Directions for this task => Look below for the line containing "zip(*points))), Vector(map(max, zip(*points)))" and the line containing "before = set(bpy.data.objects)"; repeat exactly those two lines and all lines between them, and nothing else.

>> start Exercise material

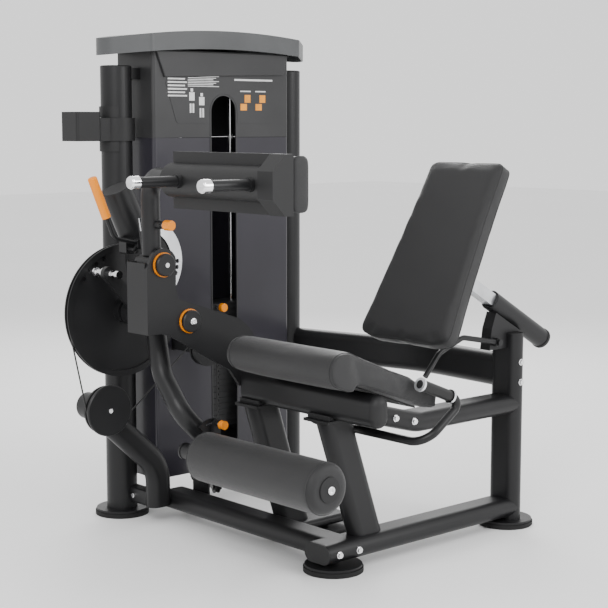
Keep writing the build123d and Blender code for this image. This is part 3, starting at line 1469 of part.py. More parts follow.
# ---- seat -----------------------------------------------------------------------------------
ROLL = (-80.0, 637.0, 53.0)
with BuildPart() as seat_pad:
    with BuildSketch(side_plane(SEAT_X - SEAT_W / 2)):
        with BuildLine():
            CenterArc((ROLL[0], ROLL[1]), ROLL[2], 0, 360)
            Polyline(
                (-70, 612),
                (286, 480),
                (290, 518),
                (178, 588),
                (-60, 686),
                close=True,
            )
        make_hull()
        with BuildLine():
            Polyline((-46, 560), (-26, 596), (288, 479.6), (288, 440), (-46, 440), close=True)
        make_face(mode=Mode.SUBTRACT)
    extrude(amount=SEAT_W)
save(seat_pad, "seat_pad")

with BuildPart() as seat_pan:
    with BuildSketch(side_plane(SEAT_X - 150)):
        with BuildLine():
            Polyline(
                (-20, 593.3),
                (270, 485.8),
                (270, 480.2),
                (-20, 587.7),
                close=True,
            )
        make_face()
    extrude(amount=300)
save(seat_pan, "seat_pan")

# ---- hand grips -----------------------------------------------------------------------------
GRIP_SPREAD = 255.0
BAR_R = 12.5
bar_points = []
for sign in (-1, 1):
    side_points = [
        (SEAT_X + sign * GRIP_SPREAD, 180.0, 574.0),
        (SEAT_X + sign * GRIP_SPREAD, 356.0, 504.4),
        (SEAT_X + sign * GRIP_SPREAD, 203.0, 400.0),
    ]
    if sign == -1:
        bar_points.extend(side_points)
    else:
        bar_points.extend(reversed(side_points))
with BuildPart() as handlebar:
    add(
        swept(
            floor_plane(0),
            bar_points,
            [22.0, 60.0, 60.0, 22.0],
            X_AXIS,
            (0, 176.0, -69.6),
            ring(BAR_R),
        )
    )
save(handlebar, "handlebar")

with BuildPart() as hand_grips:
    for sign in (-1, 1):
        x = SEAT_X + sign * GRIP_SPREAD
        for start, length, radius in ((-1, 8, 20), (7, 124, 16.5), (131, 8, 20)):
            way = Vector(0, 176.0, -69.6).normalized()
            place = Vector(x, 180, 574) + way * start
            add(rod((place.X, place.Y, place.Z), (0, 176.0, -69.6), length, radius, BAR_R))
save(hand_grips, "hand_grips")

# ---- backrest -------------------------------------------------------------------------------
SLEEVE_WAY = (0, cos(radians(30)), -sin(radians(30)))
SLEEVE_Y = 764.0
SLEEVE_Z = 742.0
SLEEVE_L = 290.0
SLEEVE_R = 32.0
RELEASE_PIVOT = (766.0, 609.0)
RELEASE_PIN_R = 5.0
BAR_HALF = 19.0


def inclined(distance, x=SEAT_X):
    """Local point on the adjuster's axis, measured from the sleeve's mouth down to the back."""
    return x, SLEEVE_Y + SLEEVE_WAY[1] * distance, SLEEVE_Z + SLEEVE_WAY[2] * distance


with BuildPart() as adjuster_sleeve:
    with BuildSketch(turned_plane(inclined(0), X_AXIS, SLEEVE_WAY)):
        Circle(SLEEVE_R)
        Rectangle(2 * BAR_HALF + 2 * FREE_GAP, 2 * BAR_HALF + 2 * FREE_GAP, mode=Mode.SUBTRACT)
    extrude(amount=SLEEVE_L)
    with BuildSketch(side_plane(SEAT_X - 20)):
        with BuildLine():
            Polyline(
                (UPRIGHT_Y - 112, 584),
                (UPRIGHT_Y - TUBE_H / 2, 584),
                (UPRIGHT_Y - TUBE_H / 2, UPRIGHT_TOP + 5),
                (UPRIGHT_Y + 40, UPRIGHT_TOP + 5),
                (SLEEVE_Y + 60, SLEEVE_Z - 70),
                (SLEEVE_Y + 8, SLEEVE_Z - 40),
                (SLEEVE_Y - 12, SLEEVE_Z - 90),
                close=True,
            )
        make_face()
    extrude(amount=40)
    add(rod((SEAT_X + 10, *RELEASE_PIVOT), X_AXIS, 34, RELEASE_PIN_R))
    add(rod((SEAT_X + 41, *RELEASE_PIVOT), X_AXIS, 6, 10))
save(adjuster_sleeve, "adjuster_sleeve")

with BuildPart() as sleeve_cap:
    with BuildSketch(turned_plane(inclined(SLEEVE_L), X_AXIS, SLEEVE_WAY)):
        Circle(SLEEVE_R + 2)
    extrude(amount=14)
    fillet(sleeve_cap.faces().sort_by(Axis.Z)[0].edges(), radius=6)

with BuildPart() as end_caps:
    add(rail_end_caps.part)
    add(beam_end_cap.part)
    add(pillar_caps.part)
    add(sleeve_cap.part)
save(end_caps, "end_caps")

RECLINE = 28.7
BACK_T = 62.0
BACK_L = 610.0
BACK_LOW = (351.0, 654.0)
BACK_UP = (0, sin(radians(RECLINE)), cos(radians(RECLINE)))
BACK_OUT = (0, cos(radians(RECLINE)), -sin(radians(RECLINE)))
with BuildPart() as backrest_bar:
    with BuildSketch(turned_plane(inclined(-222), X_AXIS, SLEEVE_WAY)):
        Rectangle(2 * BAR_HALF, 2 * BAR_HALF)
    extrude(amount=222 + 190)
    with BuildSketch(
        turned_plane(
            (SEAT_X, BACK_LOW[0] + BACK_OUT[1] * (BACK_T + 8), BACK_LOW[1] + BACK_OUT[2] * (BACK_T + 8)),
            X_AXIS,
            (0, -BACK_OUT[1], -BACK_OUT[2]),
        )
    ):
        with Locations((0, 290)):
            RectangleRounded(150, 260, 10)
    extrude(amount=6)
save(backrest_bar, "backrest_bar")

with BuildPart() as backrest_pad:
    with BuildSketch(
        turned_plane(
            (SEAT_X, BACK_LOW[0] + BACK_OUT[1] * BACK_T, BACK_LOW[1] + BACK_OUT[2] * BACK_T),
            X_AXIS,
            (0, -BACK_OUT[1], -BACK_OUT[2]),
        )
    ):
        with BuildLine():
            FilletPolyline(
                (-192, 14),
                (-120, -4),
                (120, -4),
                (192, 14),
                (153, BACK_L),
                (-153, BACK_L),
                radius=30,
                close=True,
            )
        make_face()
    extrude(amount=BACK_T)
    fillet(backrest_pad.faces().sort_by(Axis.Y)[0].edges(), radius=14)
save(backrest_pad, "backrest_pad")

RELEASE_X = SEAT_X + 30.0
release_points = [RELEASE_PIVOT, (604.0, 640.0), (500.0, 603.0), (438.0, 536.0)]
with BuildPart() as release_rod:
    add(
        swept(
            side_plane(RELEASE_X),
            release_points,
            [40.0, 60.0],
            X_AXIS,
            (0, -162.0, 31.0),
            ring(8.5),
        )
    )
    add(rod((RELEASE_X - 9, *RELEASE_PIVOT), X_AXIS, 18, 14))
    add(rod((RELEASE_X - 10, *RELEASE_PIVOT), X_AXIS, 20, RELEASE_PIN_R + RUN_GAP), mode=Mode.SUBTRACT)
save(release_rod, "release_rod")

# ---- bolts ----------------------------------------------------------------------------------
BOLT_HEAD_R = 8.0
BOLT_HEAD_H = 6.0
WASHER_R = 10.5
WASHER_H = 2.0
CAP_BOLT_R = 7.0
CAP_BOLT_H = 4.0
SIDE_BOLTS = [
    (SEAT_X + TUBE_W / 2, 62.0, RAIL_Z),
    (SEAT_X + TUBE_W / 2, 140.0, RAIL_Z),
    (SEAT_X + TUBE_W / 2, UPRIGHT_Y, 474.0),
    (SEAT_X + TUBE_W / 2, UPRIGHT_Y, 539.0),
    (SEAT_X + TUBE_W / 2, 287.0, 433.0),
    (SEAT_X + TUBE_W / 2, 366.0, 413.0),
]
CAP_BOLTS = [
    (CAM_X + 21.0, P1_Y, P1_Z),
    (CAM_X + 20.0, P2_Y, P2_Z),
    (FACE_X + RING_T + 12, THIGH_Y, THIGH_Z),
]
with BuildPart() as frame_bolts:
    for place in SIDE_BOLTS:
        add(rod(place, X_AXIS, WASHER_H, WASHER_R))
        add(rod((place[0] + WASHER_H, place[1], place[2]), X_AXIS, BOLT_HEAD_H, BOLT_HEAD_R))
    for place in CAP_BOLTS:
        add(rod(place, X_AXIS, CAP_BOLT_H, CAP_BOLT_R))
    for x in (178.0, 250.0):
        add(rod((x, FRONT_RAIL_Y + TUBE_W / 2, RAIL_Z + 62), (0, -1, 0), BOLT_HEAD_H, BOLT_HEAD_R))
    add(rod((72.0, CONNECT_Y - 23, RAIL_Z + 10), (0, -1, 0), BOLT_HEAD_H, BOLT_HEAD_R))
save(frame_bolts, "frame_bolts")
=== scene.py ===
import math
import bpy
from mathutils import Matrix, Vector


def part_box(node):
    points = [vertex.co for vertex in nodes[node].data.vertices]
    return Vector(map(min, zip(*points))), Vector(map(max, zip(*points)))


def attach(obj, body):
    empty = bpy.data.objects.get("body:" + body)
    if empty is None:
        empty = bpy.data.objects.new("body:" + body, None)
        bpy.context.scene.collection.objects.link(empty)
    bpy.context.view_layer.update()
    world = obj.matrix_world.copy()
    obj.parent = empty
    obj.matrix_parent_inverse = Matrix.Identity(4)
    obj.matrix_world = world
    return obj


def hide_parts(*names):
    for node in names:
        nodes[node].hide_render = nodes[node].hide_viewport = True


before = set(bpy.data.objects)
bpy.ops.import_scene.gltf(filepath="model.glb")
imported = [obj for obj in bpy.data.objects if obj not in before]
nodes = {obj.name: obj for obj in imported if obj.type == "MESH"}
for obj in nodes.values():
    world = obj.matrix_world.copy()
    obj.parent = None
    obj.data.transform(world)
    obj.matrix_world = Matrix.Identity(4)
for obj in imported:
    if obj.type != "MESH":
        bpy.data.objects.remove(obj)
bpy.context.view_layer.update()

# Camera. A long lens at head height, turned to the machine's front right corner,
# so that the tower stands on the left and the seat on the right.
camera_data = bpy.data.cameras.new("view_camera")
camera_data.lens = 87.15
camera_data.sensor_width = 36.0
camera_data.clip_start = 0.1
camera_data.clip_end = 60.0
camera = bpy.data.objects.new("view_camera", camera_data)
camera.location = (3.450, -3.0295, 1.300)
BELOW_LEVEL = 7.04
TURNED_LEFT = 48.24
camera.rotation_euler = (math.radians(90 - BELOW_LEVEL), 0, math.radians(TURNED_LEFT))
bpy.context.scene.collection.objects.link(camera)
bpy.context.scene.camera = camera


# Steel frame. Flat-oval and round tube, MIG welded, sprayed with black powder and baked,
# which leaves a fine orange-peel skin and a soft satin sheen.
DARKER, LIGHTER = 0.86, 1.14
GLOSSIER, DULLER = 0.82, 1.2


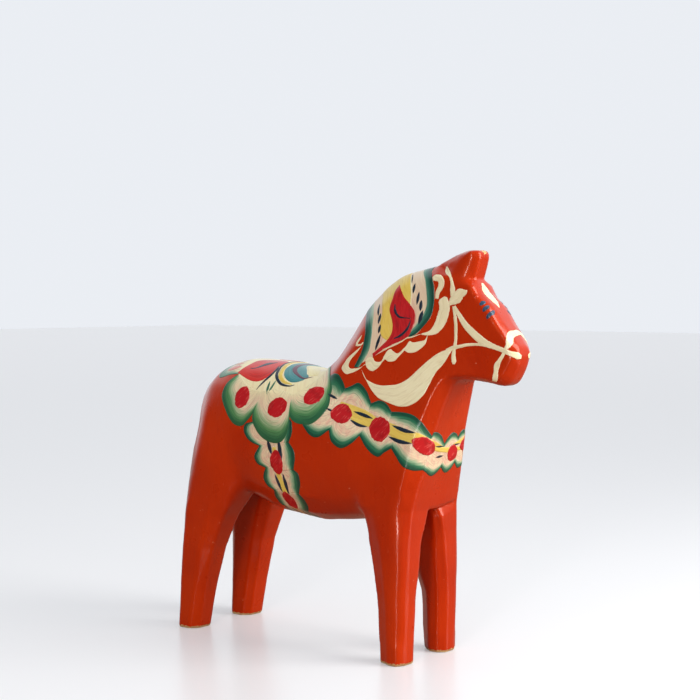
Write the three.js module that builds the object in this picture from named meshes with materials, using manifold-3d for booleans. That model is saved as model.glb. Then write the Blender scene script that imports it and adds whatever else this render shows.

>> end Exercise material

Completed task =>
    return Vector(map(min, zip(*points))), Vector(map(max, zip(*points)))


def attach(obj, body):
    empty = bpy.data.objects.get("body:" + body)
    if empty is None:
        empty = bpy.data.objects.new("body:" + body, None)
        bpy.context.scene.collection.objects.link(empty)
    bpy.context.view_layer.update()
    world = obj.matrix_world.copy()
    obj.parent = empty
    obj.matrix_parent_inverse = Matrix.Identity(4)
    obj.matrix_world = world
    return obj


def hide_parts(*names):
    for node in names:
        nodes[node].hide_render = nodes[node].hide_viewport = True


before = set(bpy.data.objects)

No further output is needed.